С 1908 по 1917 год Кузмин издал всего две поэтические книги, переключившись в основном на прозу. Количественно сборники его рассказов и повестей, отдельно изданные романы превосходят издания стихов, что становится более очевидным, если вспомнить еще о двух книгах пьес и опубликованном вокальном цикле "Куранты любви".
Но и поэтические книги этих лет, увиденные спокойным взором с известного временного расстояния, оказываются далеко не равноценными. Сам Кузмин, пользуясь гимназической системой оценок, с некоторым колебанием ставит "Сетям" все-таки пятерку, вышедшие в 1912 году "Осенние озера" получают лишь тройку, а "Глиняные голубки" 1914 года оценены и вовсе безнадежной двойкой {46}.
Откровенно говоря, с такой самооценкой можно согласиться. Действительно, второй и третий сборники стихов представляют собою прямое продолжение "Сетей" по всем принципам построения, обращения с материалом, отдельные стихотворения в них не менее совершенны по форме, но отчетливо заметно, что за внешним совершенством пропадает глубокое внутреннее содержание, столь явное в "Сетях".

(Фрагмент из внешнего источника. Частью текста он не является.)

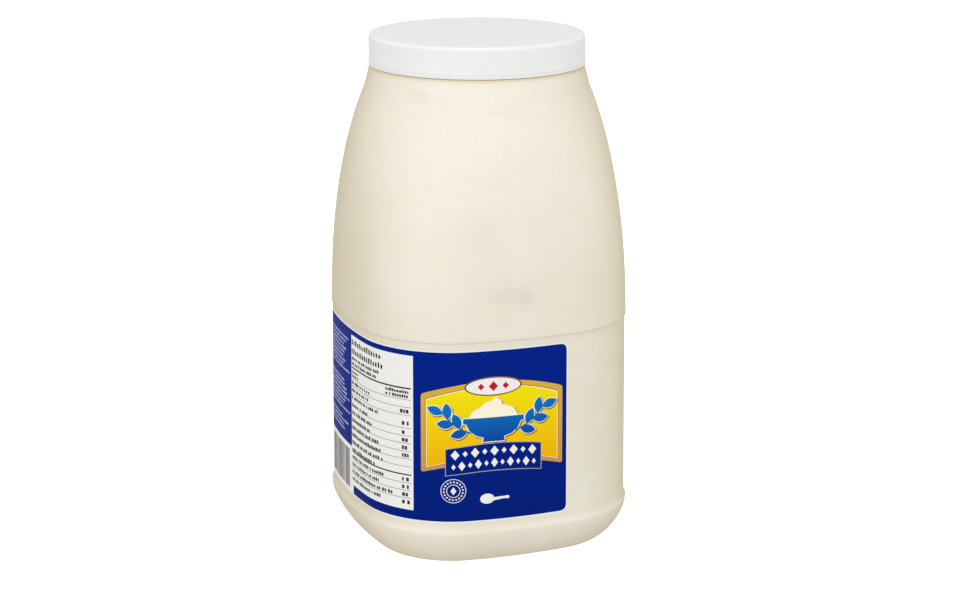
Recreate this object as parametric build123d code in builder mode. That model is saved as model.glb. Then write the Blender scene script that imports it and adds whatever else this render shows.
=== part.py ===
from build123d import *

import os
from math import cos, pi, radians, sin

# A wide-mouth one-gallon food jar, filled and shut: the blow-moulded jar, its screw lid and its wrap label.
# Millimetres, +Z up. The origin is the middle of the base, and the front face looks along -Y.

# Plan of the body: a square with bowed sides and round corners, a little wider towards the foot of the label panel
panel_width = 144.2  # face to face, at the middle of two opposite sides, at the panel's upper edge
panel_flare = 0.8  # how much further out the panel's lower edge lies, on each side
side_bow_radius = 218.0  # radius of each bowed side
side_bow_angle = 7.5  # degrees from a face's middle to where the corner arc takes over

# Heights of the body's zones, from the base up
heel_height = 17.7  # rounded heel, up to the widest line of the bumper
bumper_fall_height = 5.9  # from the bumper's widest line back in to the label panel
bumper_fall_power = 1.7  # how hollow that fall is: 1 is a plain slope
panel_height = 94.3
ledge_height = 0.7  # small step outwards above the panel
shoulder_height = 117.5
neck_band_height = 10.2

# Depths and radii of the body
bumper_depth = 1.05  # how far the bumper stands out from the panel
ledge_depth = 0.6  # how far the shoulder's foot stands out from the panel
heel_depth = 13.2  # how far the flat base lies inside the bumper
heel_power = 1.5  # superellipse exponent of the heel: 1 is a plain chamfer, 2 is an ellipse
heel_foot_angle = 14.0  # degrees along the heel's curve at which it leaves the floor
shoulder_power = 3.35  # how late the shoulder draws in towards the neck
shoulder_waist = 0.62  # how much flatter than that curve the shoulder is, halfway up
shoulder_waist_power = 0.7  # how evenly the flattening is spread: 1 is a sine
rounding_power = 2.55  # how late the bowed square turns into a circle
neck_band_flare = 2.65  # how much wider the neck band is at its foot, where the shoulder ends
neck_bow_extra = 0.55  # side radius over half width there: the neck is round to the eye

# Push-up under the base, inside the ring that the jar stands on
standing_ring_width = 9.0
push_up_depth = 2.4
push_up_slope_width = 4.0

# Neck finish, under the lid
finish_radius = 52.9
finish_chamfer = 1.2

# Lid
lid_height = 15.8
lid_skirt_thickness = 2.25
lid_top_thickness = 1.9
lid_rim_radius = 2.0  # rounding of the top edge
lid_bead_height = 2.3  # band at the skirt's lower edge
lid_bead_depth = 0.12
lid_clearance = 0.5  # between the neck finish and the inside of the skirt
lid_gap = 0.4  # between the neck band and the skirt's lower edge
lid_overhang = 0.45  # how far the skirt stands out from the top of the neck band

# Label, wrapped round the left face and half of the front and back faces
label_thickness = 0.2
label_end = 23.1  # from the middle of the front and back faces to the label's two ends
label_bottom_margin = 0.7  # from the panel's lower edge to the label's lower edge
label_top_margin = 3.4
label_corner_radius = 4.4

# Sizes worked out from these
panel_half = panel_width / 2
bumper_half = panel_half + panel_flare + bumper_depth
bumper_bow = side_bow_radius + panel_flare + bumper_depth
shoulder_half = panel_half + ledge_depth
shoulder_bow = side_bow_radius + ledge_depth
skirt_inner_radius = finish_radius + lid_clearance
lid_radius = skirt_inner_radius + lid_skirt_thickness
neck_band_top_radius = lid_radius - lid_overhang
neck_radius = neck_band_top_radius + neck_band_flare
neck_bow_radius = neck_radius + neck_bow_extra

panel_bottom = heel_height + bumper_fall_height
panel_top = panel_bottom + panel_height
shoulder_bottom = panel_top + ledge_height
shoulder_top = shoulder_bottom + shoulder_height
neck_band_top = shoulder_top + neck_band_height
lid_bottom = neck_band_top + lid_gap
lid_top = lid_bottom + lid_height
rim_top = lid_top - lid_top_thickness
panel_edges = ((panel_bottom, panel_flare), (panel_top, 0))  # height, and how far out
label_bottom = panel_bottom + label_bottom_margin
label_height = panel_top - label_top_margin - label_bottom


def bowed_square(half_width, bow_radius):
    """Returns the plan outline as a face: four bowed sides, and four corner arcs tangent to them."""
    bow = radians(side_bow_angle)
    corner_radius = bow_radius - (bow_radius - half_width) / (cos(bow) - sin(bow))
    corner_offset = (bow_radius - corner_radius) * sin(bow)
    with BuildSketch() as outline:
        with BuildLine():
            for turn in (0, 90, 180, 270):
                side_centre = Vector(half_width - bow_radius, 0).rotate(Axis.Z, turn)
                corner_centre = Vector(corner_offset, corner_offset).rotate(Axis.Z, turn)
                CenterArc(side_centre, bow_radius, turn - side_bow_angle, 2 * side_bow_angle)
                CenterArc(corner_centre, corner_radius, turn + side_bow_angle, 90 - 2 * side_bow_angle)
        make_face()
    return outline.sketch


def superellipse(angle):
    """Height and inset, as shares of the heel's two semi-axes, at an angle along its curve."""
    return 1 - cos(radians(angle)) ** (2 / heel_power), 1 - sin(radians(angle)) ** (2 / heel_power)


def heel_section(angle):
    """Height above the floor, and inset from the bumper's widest line, at an angle along the heel."""
    foot = superellipse(heel_foot_angle)[0]
    rise, inset = superellipse(angle)
    return heel_height * (rise - foot) / (1 - foot), heel_depth * inset


def shoulder_section(share):
    """Height, half width and side radius at a share of the way up the shoulder."""
    waist = shoulder_waist * sin(pi * share) ** shoulder_waist_power if 0 < share < 1 else 0
    half_width = shoulder_half - (shoulder_half - neck_radius) * share**shoulder_power - waist
    flat_curvature = 1 / shoulder_bow
    bow_curvature = flat_curvature + (1 / neck_bow_radius - flat_curvature) * share**rounding_power
    return shoulder_bottom + shoulder_height * share, half_width, 1 / bow_curvature


# The jar: heel and bumper, label panel, ledge, shoulder, neck band and neck finish
with BuildPart() as jar:
    for angle in (heel_foot_angle, 26, 38, 50, 62, 76, 90):
        height, inset = heel_section(angle)
        with BuildSketch(Plane.XY.offset(height)):
            add(bowed_square(bumper_half - inset, bumper_bow - inset))
    loft()

    for share in (0, 0.25, 0.5, 0.75, 1):
        inset = bumper_depth * (1 - (1 - share) ** bumper_fall_power)
        with BuildSketch(Plane.XY.offset(heel_height + bumper_fall_height * share)):
            add(bowed_square(bumper_half - inset, bumper_bow - inset))
    loft()

    for height, flare in panel_edges:
        with BuildSketch(Plane.XY.offset(height)):
            add(bowed_square(panel_half + flare, side_bow_radius + flare))
    loft()

    with BuildSketch(Plane.XY.offset(panel_top)):
        add(bowed_square(panel_half, side_bow_radius))
    with BuildSketch(Plane.XY.offset(shoulder_bottom)):
        add(bowed_square(shoulder_half, shoulder_bow))
    loft()

    for share in (0, 0.15, 0.3, 0.45, 0.6, 0.72, 0.82, 0.9, 0.96, 1):
        height, half_width, bow_radius = shoulder_section(share)
        with BuildSketch(Plane.XY.offset(height)):
            add(bowed_square(half_width, bow_radius))
    loft()

    with BuildSketch(Plane.XY.offset(shoulder_top)):
        add(bowed_square(neck_radius, neck_bow_radius))
    with BuildSketch(Plane.XY.offset(neck_band_top)):
        add(bowed_square(neck_band_top_radius, neck_band_top_radius + neck_bow_extra))
    loft()

    with BuildSketch(Plane.XZ):
        with BuildLine():
            Polyline(
                (0, neck_band_top),
                (finish_radius, neck_band_top),
                (finish_radius, rim_top - finish_chamfer),
                (finish_radius - finish_chamfer, rim_top),
                (0, rim_top),
                close=True,
            )
        make_face()
    revolve(axis=Axis.Z)

    push_up_inset = heel_section(heel_foot_angle)[1] + standing_ring_width
    push_up_half = bumper_half - push_up_inset
    push_up_bow = bumper_bow - push_up_inset
    with BuildSketch(Plane.XY):
        add(bowed_square(push_up_half, push_up_bow))
    with BuildSketch(Plane.XY.offset(push_up_depth)):
        add(bowed_square(push_up_half - push_up_slope_width, push_up_bow - push_up_slope_width))
    loft(mode=Mode.SUBTRACT)

# The lid: a flat cap whose skirt goes down over the neck finish
with BuildPart() as lid:
    skirt_outer_radius = lid_radius - lid_bead_depth
    with BuildSketch(Plane.XZ) as lid_profile:
        with BuildLine():
            Polyline(
                (0, rim_top),
                (skirt_inner_radius, rim_top),
                (skirt_inner_radius, lid_bottom),
                (lid_radius, lid_bottom),
                (lid_radius, lid_bottom + lid_bead_height),
                (skirt_outer_radius, lid_bottom + lid_bead_height + lid_bead_depth),
                (skirt_outer_radius, lid_top),
                (0, lid_top),
                close=True,
            )
        make_face()
        fillet(lid_profile.vertices().group_by(Axis.Y)[-1].sort_by(Axis.X)[-1], radius=lid_rim_radius)
    revolve(axis=Axis.Z)

# The label: a thin film on the panel, cut off square on the front and back faces, with round corners
with BuildPart() as label:
    for height, flare in panel_edges:
        with BuildSketch(Plane.XY.offset(height)):
            add(bowed_square(panel_half + flare + label_thickness, side_bow_radius + flare + label_thickness))
    loft()
    for height, flare in panel_edges:
        with BuildSketch(Plane.XY.offset(height)):
            add(bowed_square(panel_half + flare, side_bow_radius + flare))
    loft(mode=Mode.SUBTRACT)
    with BuildSketch(Plane.XZ) as label_side:
        with Locations((label_end, label_bottom)):
            Rectangle(panel_width + label_end, label_height, align=(Align.MAX, Align.MIN))
        fillet(label_side.vertices().group_by(Axis.X)[-1], radius=label_corner_radius)
    extrude(amount=panel_width, both=True, mode=Mode.INTERSECT)

jar.part.label = "jar"
lid.part.label = "lid"
label.part.label = "label"

os.makedirs("parts", exist_ok=True)
export_step(jar.part, "parts/jar.step")
export_step(lid.part, "parts/lid.step")
export_step(label.part, "parts/label.step")
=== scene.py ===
"""Looks of a shut wide-mouth food jar: the moulded jar, its screw lid and its printed wrap label.

Sizes are in millimetres until a mesh is made, +Z is up, and the front face looks along -Y. Overall sizes
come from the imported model, and the rest are fields of the class that makes the piece. Four Geometry Nodes
trees make what follows a rule: one lofts the jar and the lid through plan outlines, one wraps flat print
round the label panel, and two lay stamped shapes, in rows or along an arc, before they are wrapped.
"""

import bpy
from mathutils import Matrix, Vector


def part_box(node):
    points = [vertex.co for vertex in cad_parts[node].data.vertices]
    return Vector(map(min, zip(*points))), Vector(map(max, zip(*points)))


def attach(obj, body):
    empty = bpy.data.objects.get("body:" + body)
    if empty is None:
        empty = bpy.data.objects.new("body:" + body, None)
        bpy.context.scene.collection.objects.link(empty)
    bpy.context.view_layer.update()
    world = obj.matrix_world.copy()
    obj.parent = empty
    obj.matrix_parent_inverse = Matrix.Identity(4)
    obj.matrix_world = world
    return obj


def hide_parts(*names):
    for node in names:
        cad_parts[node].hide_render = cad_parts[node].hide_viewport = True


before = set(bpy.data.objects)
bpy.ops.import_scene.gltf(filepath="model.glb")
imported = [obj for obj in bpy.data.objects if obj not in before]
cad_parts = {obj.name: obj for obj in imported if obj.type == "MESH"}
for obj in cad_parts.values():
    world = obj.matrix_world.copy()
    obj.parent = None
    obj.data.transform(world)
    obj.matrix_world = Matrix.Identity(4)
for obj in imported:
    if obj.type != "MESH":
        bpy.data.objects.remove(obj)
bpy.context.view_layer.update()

import ast
import logging
import math
from dataclasses import dataclass, field
from enum import Enum

import bmesh
import bpy
from mathutils import Vector

log = logging.getLogger("jar")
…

Конечно, далеко не ко всем стихотворениям это относится. И в "Осенних озерах", и в "Глиняных голубках" немало отдельных поэтических удач, но впечатления целостности эти книги не производят. На наш взгляд, это связано с наиболее отчетливой, тенденцией в общем развитии поэтики Кузмина: именно в эти годы, с 1908-го по 1914-й, он все более и более движется к упрощению и даже некоторой примитивизации своих стилевых поисков. Отчасти это связано с направлением эволюции его литературных воззрений, отчасти - с той внешней ситуацией, в которой он оказался. Поэтому разговор о новом этапе поэтического развития Кузмина следует начать с отступления в другие области.